21 July 2017 – Professors Sanjay Jain and Frank Stephan, and their collaborators, Wei Li from NUS’ Department of Mathematics, and Professors Cristian Calude and Bakhadyr Khoussainov from the University of Auckland, won the STOC 2017 Best Paper Award for their paper, ‘Deciding Parity Games in Quasipolynomial Time’, at STOC 2017 Theory Fest: the 49th ACM Symposium on the Theory of Computing.
The premier conference in theoretical computer science was held in Montreal, Canada, in mid-June.
Speaking on behalf of his collaborators, Prof Stephan said, “The research improved the speed of the best verified algorithm for solving all parity games. A parity game has two players, Anke and Boris. They move alternately in a directed finite graph where every node has a value and each node has at least one edge to a successor node. Furthermore, each node has a number from 1 to m and the infinite play produces an infinite sequence of numbers according to the nodes visited. Now player Anke wins if the largest infinitely often appearing number in this sequence is odd and player Boris wins if that number is even. The research question on this parity games is to find a fast algorithm which determines which player has a winning strategy.”
According to Prof Stephan, there was a roughly exponential improvement in the running time of verified algorithms (i.e. of algorithms where it is proven that in all cases they have the promised running time). Some algorithms are faster in many practical relevant instances of parity games, but they also fail to keep their promise and are exponentially slow on other instances of parity games.
“The question whether the current quasipolynomial running time can be brought down to polynomial running time is still an important question and although this paper did not solve this original question, it has contributed a big step forward towards a solution of this question,” said Prof Stephan.
About:
The Annual ACM Symposium on Theory of Computing (STOC), is the flagship conference of SIGACT, the Special Interest Group on Algorithms and Computation Theory, a special interest group of the Association for Computing Machinery (ACM). It has been held annually since 1969, traditionally in May/June.
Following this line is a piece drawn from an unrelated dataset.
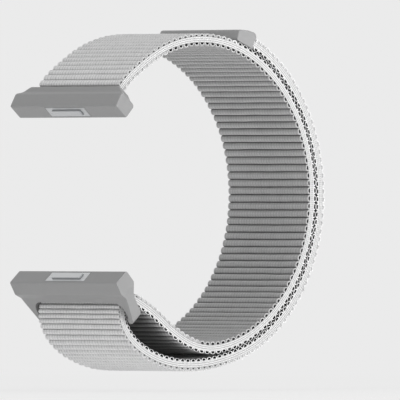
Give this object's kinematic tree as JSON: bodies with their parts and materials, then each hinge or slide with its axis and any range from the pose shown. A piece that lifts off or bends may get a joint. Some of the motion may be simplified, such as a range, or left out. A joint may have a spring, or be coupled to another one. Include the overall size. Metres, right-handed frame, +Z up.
{
  "type": "nylon watch strap",
  "caption": "Ribbed nylon hook-and-loop watch strap, closed as worn, with a sliding case connector at each end.",
  "frame": {"origin": "on the long axis of the upper connector's rail, midway across the strap", "axes": "+X across the strap, +Y from the watch face to the back of the wrist, +Z up from the ring connector to the upper connector"},
  "size_m": [0.0308, 0.0678, 0.0716],
  "materials": {
    "core_nylon": "matte woven",
    "rib_nylon": "matte ribbed knit",
    "tab_polymer": "satin",
    "hook_nylon": "hook pile",
    "connector_polymer": "satin",
    "bar_steel": "ground",
    "spring_steel": "rolled"
  },
  "bodies": {
    "top_connector": {"top_connector_body": "connector_polymer", "top_anchor_bar": "bar_steel", "top_latch_frame": "bar_steel", "top_latch_spring": "spring_steel"},
    "top_latch": {"top_latch_plate": "bar_steel"},
    "strap": {"wrist_leg_webbing": "core_nylon", "wrist_leg_outer_ribs": "rib_nylon", "wrist_leg_inner_ribs": "rib_nylon", "fold_webbing": "core_nylon", "fold_outer_ribs": "rib_nylon", "fold_inner_ribs": "rib_nylon", "return_leg_webbing": "core_nylon", "return_leg_outer_ribs": "rib_nylon", "return_leg_inner_ribs": "rib_nylon"},
    "tail": {"tail_webbing": "core_nylon", "tail_outer_ribs": "rib_nylon", "tail_inner_ribs": "rib_nylon"},
    "tail_end": {"tail_end_webbing": "core_nylon", "tail_end_outer_ribs": "rib_nylon", "tail_end_inner_ribs": "rib_nylon", "end_tab": "tab_polymer", "hook_patch": "hook_nylon"},
    "ring_connector": {"ring_frame": "connector_polymer", "ring_bar": "bar_steel", "ring_latch_frame": "bar_steel", "ring_latch_spring": "spring_steel"},
    "ring_latch": {"ring_latch_plate": "bar_steel"}
  },
  "joints": [
    {"name": "strap_pivot", "type": "hinge", "parent": "top_connector", "child": "strap", "pos_m": [0, 0.00025, 0.00031], "axis": [1, 0, 0], "range_deg": [-8, 8]},
    {"name": "ring_pivot", "type": "hinge", "parent": "strap", "child": "ring_connector", "pos_m": [0, 0.00458, -0.04417], "axis": [1, 0, 0], "range_deg": [-30, 40]},
    {"name": "tail_peel", "type": "hinge", "parent": "strap", "child": "tail", "pos_m": [0, 0.0638, -0.02651], "axis": [-1, 0, 0], "range_deg": [0, 50]},
    {"name": "tail_end_peel", "type": "hinge", "parent": "tail", "child": "tail_end", "pos_m": [0, 0.05968, -0.00164], "axis": [-1, 0, 0], "range_deg": [0, 60]},
    {"name": "top_latch_press", "type": "slide", "parent": "top_connector", "child": "top_latch", "axis": [0, 0.6293, 0.7771], "range_m": [0, 0.0004], "stiffness_N_per_m": 400, "deforming": ["top_latch_spring"]},
    {"name": "ring_latch_press", "type": "slide", "parent": "ring_connector", "child": "ring_latch", "axis": [0, 0.6293, -0.7771], "range_m": [0, 0.0004], "stiffness_N_per_m": 400, "deforming": ["ring_latch_spring"]}
  ]
}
SIGACT is an international organization that fosters and promotes the discovery and dissemination of high quality research in theoretical computer science (TCS), the formal analysis of efficient computation and computational processes. SIGACT, through its awards program, recognizes individuals who have made significant contributions to the field in research and service. TCS covers a wide variety of topics including algorithms, data structures, computational complexity, parallel and distributed computation, probabilistic computation, quantum computation, automata theory, information theory, cryptography, program semantics and verification, machine learning, computational biology, computational economics, computational geometry, and computational number theory and algebra. Work in this field is often distinguished by its emphasis on mathematical technique and rigor.